Race to Lead: Women of Color in the Nonprofit Sector is now live at racetolead.org/women-of-color. BMP’s research has already emphasized the need to address deeply embedded biases and systemic barriers that negatively impact the career advancement and experiences of people of color working in the nonprofit sector. By examining the impact of both race and gender on survey respondents, this report adds important nuance to the conclusions drawn from the other reports in the Race to Lead series.
Some key findings include:
- Racial and gender biases create barriers to advancement for women of color. Women of color report being passed over for new jobs or promotions in favor of others—including men of color, white women, and white men—with comparable or even lower credentials.
- Education and training do not provide equity. Women of color with the advanced education were more likely than men of color, white men or white women to work in administrative roles and the least likely to hold senior leadership positions. Women of color also are paid less compared to men of color and white men and more frequently report frustrations with inadequate salaries.
- The social landscape of organizations is fraught for women of color. Women of color who reported that their race and/or gender have been a barrier to their advancement indicated that they were sometimes left out or ignored and sometimes hyper-visible under intense scrutiny, with both conditions creating burdens.
- The report also includes a section detailing key themes from survey write-in responses by women of color and from focus groups and interviews conducted with Asian/Pacific Islander, Black, Latinx, Native American, and transgender women of color.
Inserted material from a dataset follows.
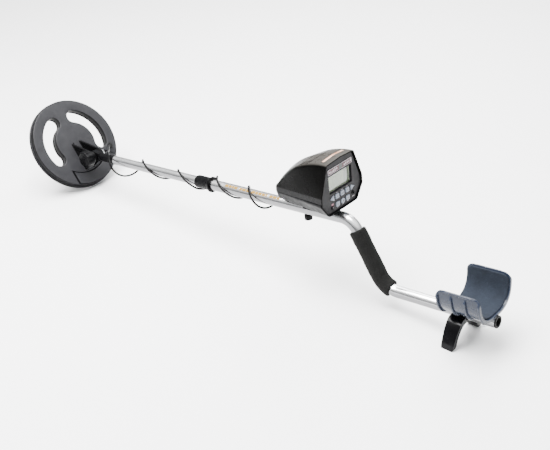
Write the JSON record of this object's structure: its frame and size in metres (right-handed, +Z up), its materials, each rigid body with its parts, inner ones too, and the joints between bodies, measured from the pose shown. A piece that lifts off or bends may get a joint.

Some solutions BMP recommends include:
- Leverage the power of philanthropy. Funders should examine their own grant-making practices to support more organizations led by women of color. Funders should also encourage their grantees to embark on a race and gender equity journey by asking about the racial composition of staff and boards of organizations in grant proposals and demonstrating to organizations that the diversity information informs their strategy and funding decisions.
- Advocate for enforcement of anti-discrimination laws. The nonprofit sector should advocate for the Equal Employment Opportunity Commission to receive more appropriations to investigate charges of discrimination—even if this means uncomfortably turning the lens on itself.
- Address internal biases. Organizations should address both conscious and so-called “unconscious” biases that affect the mentoring, feedback, evaluations and overall treatment of women of color. These steps toward equity cannot be limited to anti-bias training, which is necessary but insufficient. Nonprofit organizations also need robust and equitable HR policies and systems that will set an expectation that racism, sexism, anti-trans bias, etc. will not be tolerated, and also enforce real consequences for staff who violate those expectations.
- Pay women of color fairly and create transparency around pay scales to expose discrimination. Organizations should ensure transparency regarding pay scales to ensure that individuals with similar credentials and experiences are similarly compensated.
- Create peer support affinity groups for women of color. Peer support does not take place by happenstance: it must be intentionally structured and supported. Peer support should be understood as a supplement to—not a substitute for—in-organization mentoring opportunities provided by supervisors and other senior staff, and increased grant investments in women of color-led organizations.